In: Journal of colonialism & colonial history, Band 15, Heft 3
ISSN: 1532-5768
Abstract:
In this article I relate Indian revolutionaries Virendranath Chattopadhyaya's and Lala Har Dayal's experiences of exile in Sweden to recent attempts to reformulate perspectives on Indian anti-colonial protest. These attempts have in various ways focused on the global dimension of Indian anti-colonialism, showing how displaced Indian intellectuals and activists connected outside the Subcontinent, to labour for the freedom of India. While appreciating the need for a fresh approach to studies of anti-colonial movements, this article issues a note of caution. Several recent studies treat life in exile as one of connectivity and creativity.

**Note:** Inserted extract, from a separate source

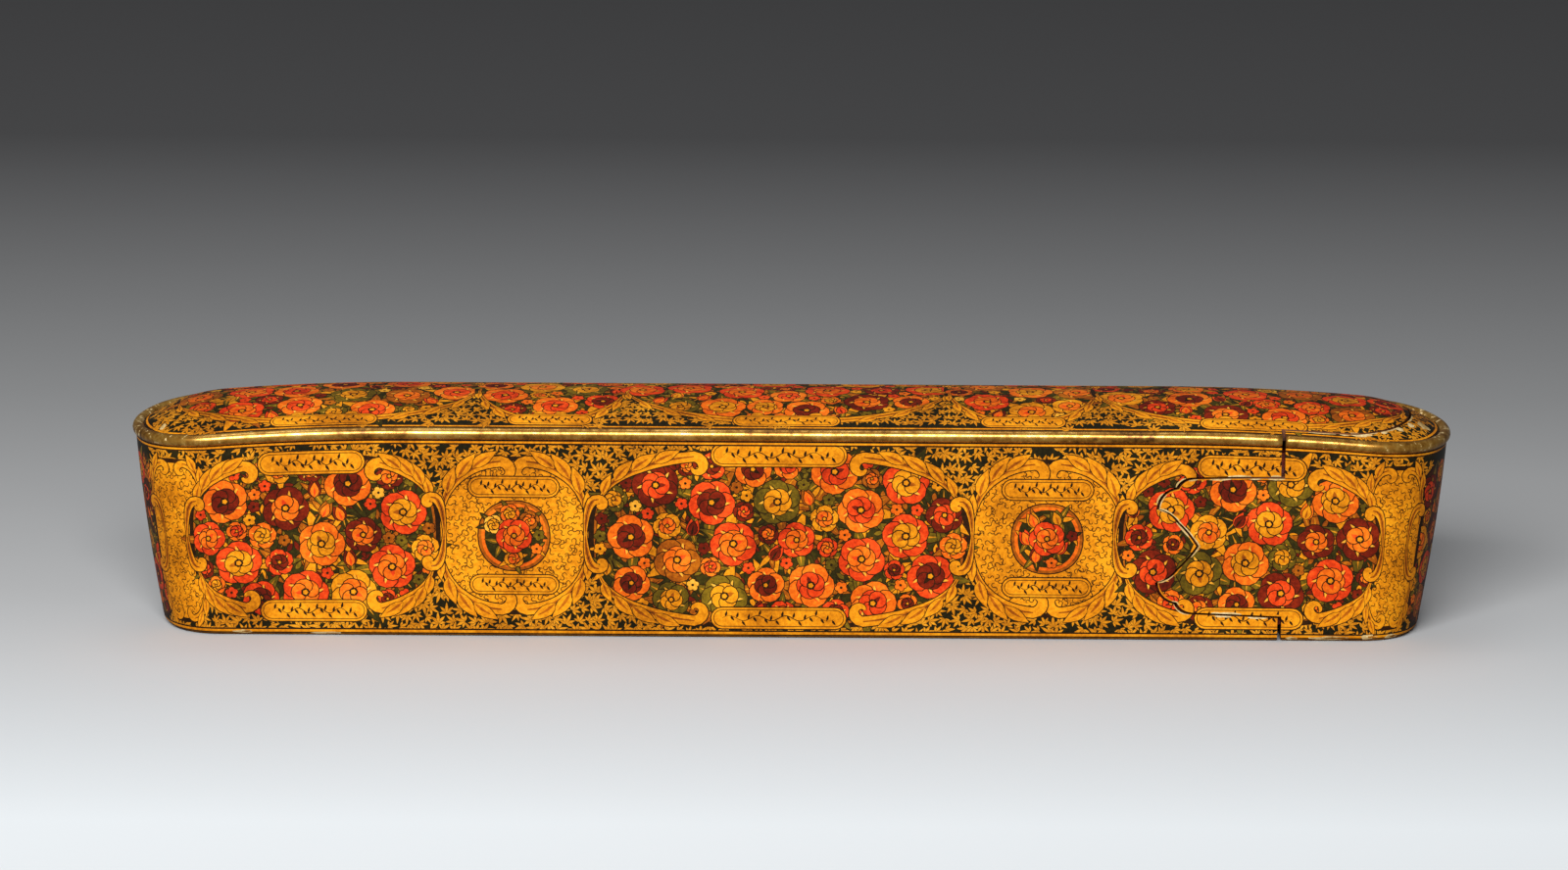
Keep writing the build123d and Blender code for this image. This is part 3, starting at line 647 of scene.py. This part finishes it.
# Where the drawer's head meets the sleeve: upright cuts and a scalloped tongue between them, sawn
# through the painted case. The tongue's points are (x, height from its middle), and each half is the
# other's mirror image.
CUT_X = 89.0
CUT_GAP = 0.7
TONGUE_GAP = 0.5
TONGUE_SLACK = 0.35
TONGUE_MID = 18.2
TONGUE_ROOT_HALF = 13.3
TONGUE_NECK = (72.7, 12.7)
LOBE_CUSP = (70.0, 10.8)
LOBE_TIP = (66.5, 7.0)
INNER_CUSP = (70.2, 4.5)
NOTCH_X = 73.8


def sagitta(a, b, sag, count=7):
    """Points of an arc from a to b that bulges to the left by the sag."""
    chord = math.dist(a, b)
    points = []
    for k in range(count):
        t = k / count
        rise = 4 * sag * t * (1 - t)
        points.append((a[0] + (b[0] - a[0]) * t - (b[1] - a[1]) / chord * rise,
                       a[1] + (b[1] - a[1]) * t + (b[0] - a[0]) / chord * rise))
    return points


def parting_line(cut_back, gap, slack):
    """The parting from the top of the wall to its foot, on the head's side or set back from it."""
    root = (CUT_X - cut_back, TONGUE_ROOT_HALF + slack)
    neck = (TONGUE_NECK[0] - gap, TONGUE_NECK[1] + slack)
    cusp = (LOBE_CUSP[0] - gap, LOBE_CUSP[1] + slack)
    tip = (LOBE_TIP[0] - gap, LOBE_TIP[1])
    inner = (INNER_CUSP[0] - gap, INNER_CUSP[1])
    notch = (NOTCH_X - gap, 0.0)
    half = (sagitta(notch, inner, -0.2) + sagitta(inner, tip, -0.45) + sagitta(tip, cusp, 0.97)
            + sagitta(cusp, neck, 0.46) + [neck, root, (root[0], SHOULDER_HEIGHT + 4)])
    upper = [(x, TONGUE_MID + y) for x, y in half]
    lower = [(x, TONGUE_MID - y) for x, y in half]
    return upper[::-1] + lower[1:]


# Cutting a sheet into the painted skins of the sleeve and the head. The shapes and the parting are
# drawn through one another into one net of triangles, so that each paint ends on its own line, and
# the net is then bent onto the gesso, a hair proud of it.
PAINT_PROUD = 0.03


def outline_area(points):
    """Area inside an outline."""
    return abs(sum(a[0] * b[1] - b[0] * a[1] for a, b in zip(points, points[1:] + points[:1]))) / 2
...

In fact, connectivity becomes so important for these studies that it is only when in conversation with others sharing their objective that the views of Indian activists are included. Yet, many exiles lived long periods nearly or actually disconnected from the movement of which they wished to form a part. Such moments of silence are wishfully glossed over in the emerging literature. By way of revisiting Har Dayal and Chattopadhyaya in Sweden, I suggest that periods of silence or disconnection are important, simply because they existed, and formed a decisive part of the reality of exile. By omitting them, one risks romanticising exile, and subjecting experiences of displacement to academic programmatic concerns, however noble the cause.